Rien ne semble pouvoir arrêter Mika Vainio. Celui qui fut membre du légendaire duo Pan Sonic (ils n’ont été un trio que deux ans) aurait pourtant toutes les raisons d’être blasé. Lui qui a collaboré avec des monuments comme Merzbow, Sunn O))), Charlemagne Palestine, Kevin Drumm ou encore Fennesz ne semblent pas souffrir des outrages de l’ennui et du temps. Tout juste un an après l’excellent Magnetite, il revient avec son Kilo sous le bras chez Blast First Petite (de la même famille que Blast First et Mute), armé de ses deux seuls poings de mesure pour nous foutre un nouveau lot de parpaings dans la gueule. Et ce malgré un artwork plus évocateur que réellement abouti.
Comme tout lascar qui a expérimenté à partir de souches bien industrielles, le finlandais n’échappe pas lui non plus, à l’étiquetage « post-Throbing Gristle/Cabaret Voltaire« . Si cette tentative de filiation m’avait jusqu’ici toujours parue un peu facile, voire parfois complètement à côté de la plaque, elle est cette fois-ci un peu moins usurpée (tu sens la malhonnêteté intellectuelle venir ?) qu’à l’accoutumée. Avant tout parce que ce qu’on pourrait qualifier de beatwork se veut cette fois-ci tout ce qu’il y a de plus pragmatique, old-school, pour ne pas dire primitif. Ce n’est pas un gros mot, encore moins quand c’est pour parler d’un album juste passionnant, qui donne envie d’aller forer le cerveau de Caroline Fourest à coup de shrapnels pour en extraire du pus.
Résolument downtempo, Kilo n’est pas complètement émancipé des zones de flottements qui accaparent régulièrement certains concepts du finlandais. Mais là on s’en fout, parce que la teneur est autrement moins absconse, mais aussi parce que les climats en latence permettent d’installer le mécanisme de la charge.
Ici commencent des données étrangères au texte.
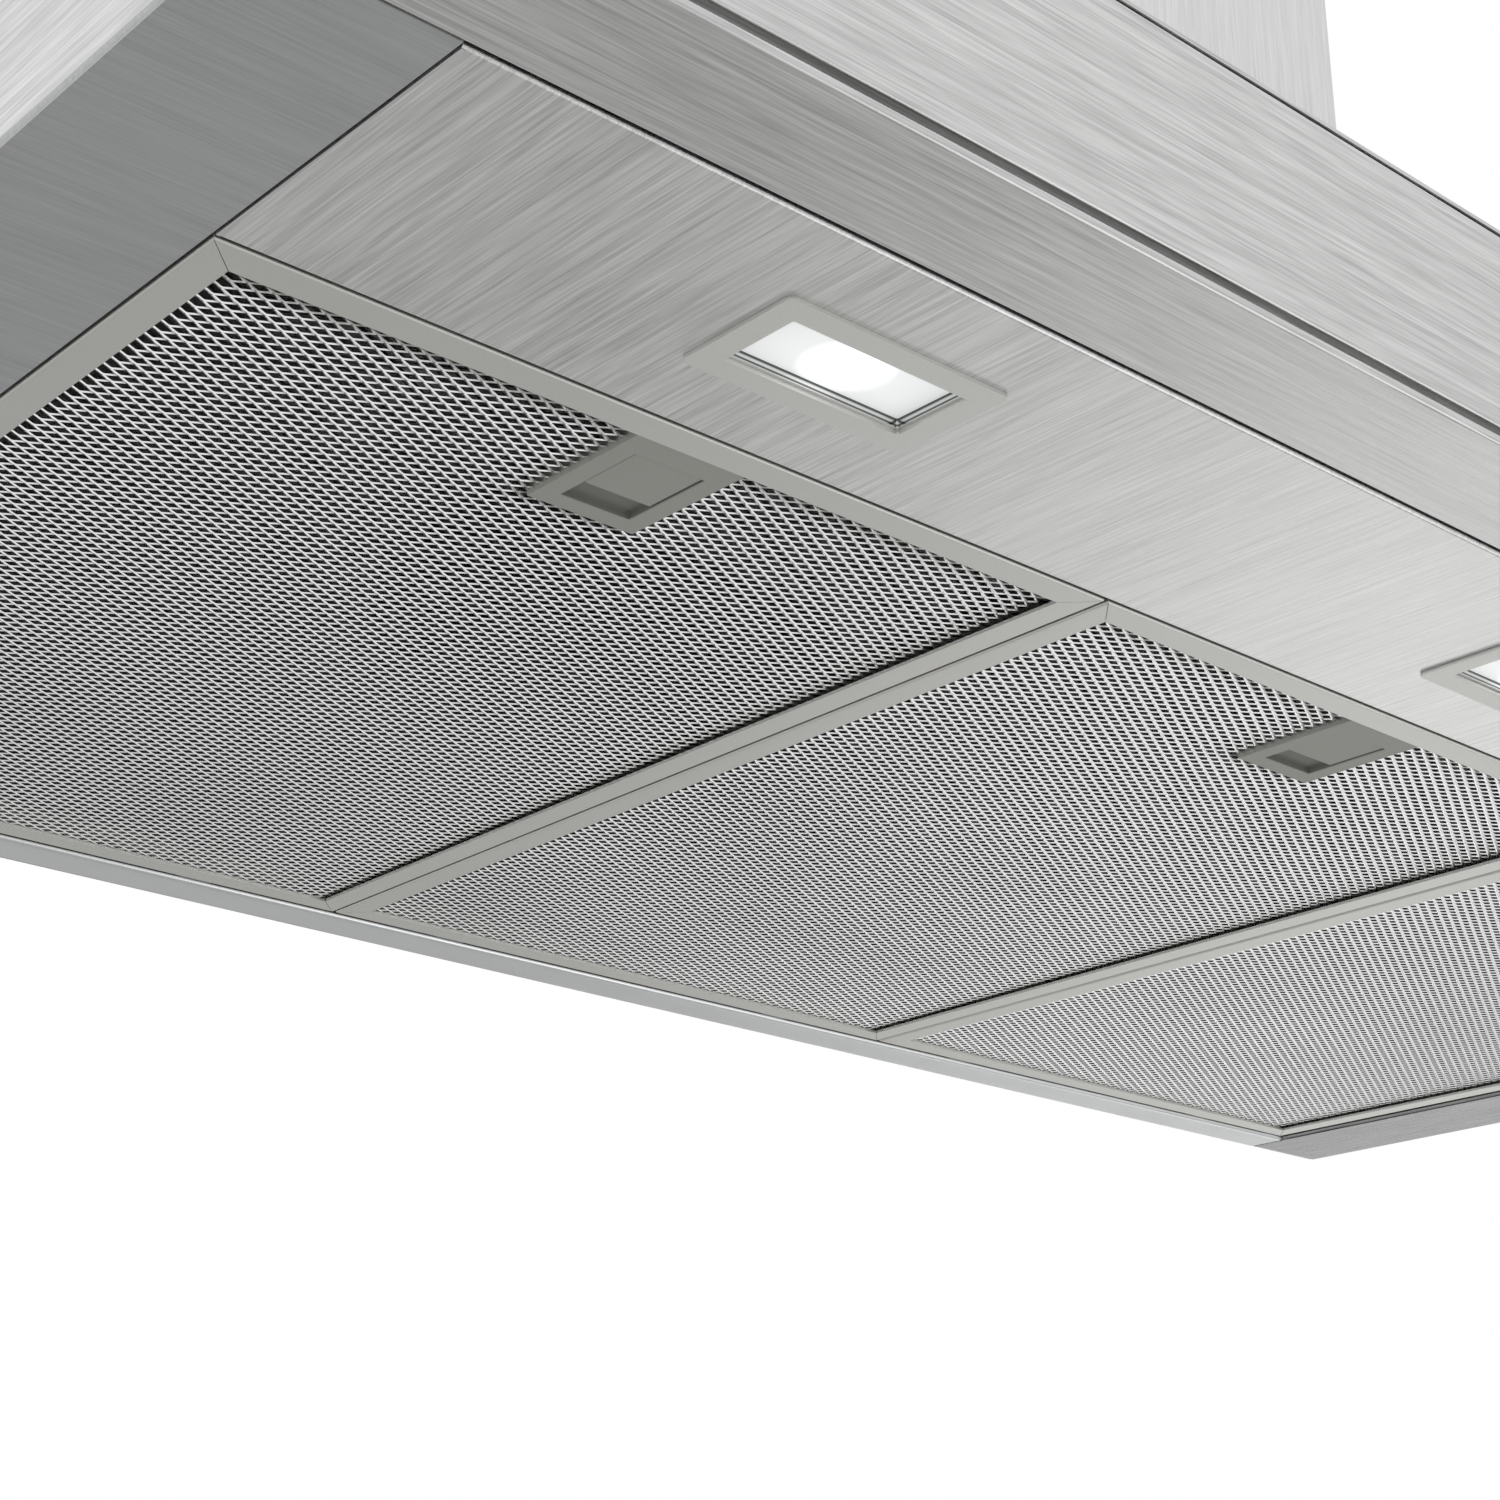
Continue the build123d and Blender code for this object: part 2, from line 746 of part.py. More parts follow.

Et elle est pachydermique, froide comme le chrome et aussi efficace qu’une bombe sale.
L’artwork bête et méchant, ainsi qu’un peu suranné, prend alors tout son sens. Il n’est question que de poids et de matière. De frappes qui contournent l’obstacle, deviennent invisibles pour mieux pénétrer la cible. On ne saurait en plus, ignorer la propre implication physique (et donc la présence organique) de l’artiste. Celle qui trace les contours, répartie les matières pour donner du sens au souffle. Celle qui sait d’où elle vient et où elle va. Droit au but. En pleine gueule.
Il serait maintenant peu inspiré de dire que cet album contient des bombes plus pénétrantes que d’autres. L’album est si cohérent et le tracklist si intelligent qu’il est difficile d’émanciper la moindre pièce du bloc. Il est toujours très compliqué d’allier downtempo, force de frappe et équilibre. Pas pour tout le monde visiblement, puisqu’il règne ici une maîtrise totale entre ce qui survient d’en dessous, ce qui dépasse au dessus et ce qui plante ses pieds dans un sol fragile et agité. Entre ce qui relève de l’indus pur, du sound design et de l’expérimentation accessible aux mortels. C’est brillamment violent, surtout dans l’art d’installer la déflagration entre un riff sauvage et une fréquence grasse. Vive le choc des matières.
Mentionnons donc, pour étayer le propos plus que pour réellement afficher des préférences, la force profonde en ouverture de Cargo, surtout dans sa manière de ne pas faire mystère de ce qui va suivre. Le pouvoir d’annihilation de Load et de Wreck. La brillante idée d’avoir placé Sub-Atlantic juste au milieu de l’oeuvre. Ce titre semble tapoter sur l’épaule de Thomas Köner pour lui faire part de sa présence (Coucou, tu veux voir mon beat ?). On ne saurait dire si il s’agit là de fields recordings captés dans les entrailles friables des abysses ou si c’est ce qui résulte d’un travail titanesque de numérisation. Peut-être les deux, on s’en fout. Scale, et son martèlement de signaux, de kicks gorgés de sub et de fréquences blanches, me donnent des envies d’invasion symbolique de la Pologne. Et puis en bouquet final, il y a la tornade morcelée de Weight et ses derniers sous-graves venus des enfers. Juste le genre de truc qui pousse à mordre à la culotte le Cerbère.
Kilo est un album époustouflant, physique et éreintant. Probablement un des tous meilleurs de Mika Vainio individuellement. Et pourtant il y a de fortes chances qu’il divise autant qu’il m’a pulvérisé. Inutile de vous préciser de quel côté de la balance il va peser, à la vilaine période des taupes de fin d’année.